In its most difficult moments, Heart Failure is as manufactured as...well...Valentines Day.
There’s always been an LL Cool J-type quality to Coney Island emcee, Torae. Mama said Knock You Out-type LL. His 2009 Duck Down Records album, Double Barrel -- with its Marco Polo-laced, quintessential boom-bap backdrop and Tor’s relentless lyrical ferocity devastating track after track -- is a top shelf concoction of beats and rhymes measuring up to every ounce of critical praise received. Now, for his latest release, Heart Failure, Torae’s baby-faced brolicness down shifts into full "Ladies Love" mode, tackling amore’s surprises and segues just in time for Valentines Day.
Heart Failure rocks largely linear, journeying from jump-off’s introduction to jumping into the Craftmatic to jumping the broom. Project opener, “Outta Here” (featuring Mike Shorey) breezes in with Tor kicking it to a breezy in a lounge. “And it’s no pressure at all / It’s no stress / I ain’t here to sweat you at all / Well, maybe sweat your perm out that is / You the type that has me change my Facebook status." The relationship progresses over “Fresh”’s angelic strings and piano keys and the crashing snare and sped up soul sample on the Carlitta Durand-assisted, “For You” preludes the inevitable smash. “The temptations of flesh / You gone make me sin / Then I’ma have to repent / Then do it over again / Then do it over again / You such bad habit / When you want to Craftmatic / And I’m such an ass-addict / I’ma let your ass have it,” raps Torae on the Khrysis-produced “Let It Go.”
Progress halts on “Popular Demand”, where, predictably, career demands as an entertainer causes static on the home front. DJ Spinna delivers that classic chick track groove with layers of cascading keys and subtle synth blips providing immediate reason to get your two step on -- easily one of the mixtape’s strongest offerings. “I’m over time grinding to handle my business / And all I ever here is ‘You out with these bitches‘ / You awful suspicious / And it’s all so ridiculous / Of course you seen a nigga posed up in some pictures / They copped the CDs / Got tees and the tickets / I’m not supposed to flick it? / I’m not supposed to kick it? / You’re not supposed to trip,” Torae kicks on “Love Is War,” finally adding a touch of insight into this project.
The severe lack of visceral commentary is Heart Failure’s biggest issue. For most of the retail mixtape, Torae forays into forgettable territory, kicking obvious, if not generic, love raps that seldom creep towards compelling. “When we met you was a saint like Nicholas,” he says on “Point Of View” shallowly depicting the relationship verging on a break-up. “If love’s blind then I’m Stevie for real / And I don’t need my sight to see how I feel,” he says on “Love You”, expectedly reconciling despite the trying times. At almost every junction down this conceptual relationship, Da Young Veteran chooses to convey the evident over the interesting. He sounds as if he’s locked in cruise control, never fully going in stylistically or contextually, rarely resonating on any level deeper than nostalgia -- miles away from the emcee that vividly depicted the gripping grittiness of his hometown neighborhood on Double Barrel’s “Coney Island” for example. At it’s worst, Heart Failure is as manufactured as...well...Valentines Day.

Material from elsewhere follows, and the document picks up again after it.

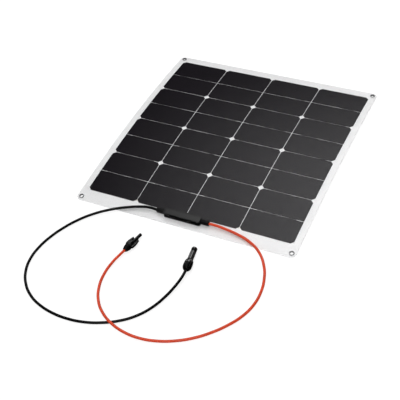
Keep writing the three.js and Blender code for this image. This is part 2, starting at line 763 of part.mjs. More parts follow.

Here’s the good news: while sometimes sonically redundant, the overall vibe is unquestionably appreciated. It’s smooth and sultry and absolutely head-nod inducing. It’s completely user-friendly and reuniting with Eric G. (who produced standout cuts, “Callin’ Me” and “Think About It” off of Torae’s Daily Conversation) for four songs adds volumes to the audial consistency. The Superbad produced, “This Is” featuring Phonte and Yahzarah (sampling Shalamar’s “This Is For The Lover In You”) just may be one of the most timeless tracks Torae’s ever released, remaining refreshing after repeated spins. But with few rays of imagination or creative crannies that journey past the obvious angles approached on nearly all of today’s relationship-Rap swill, Heart Failure inevitably swims in the murk with the rest of the mediocrity: an unoffensive one-time listen.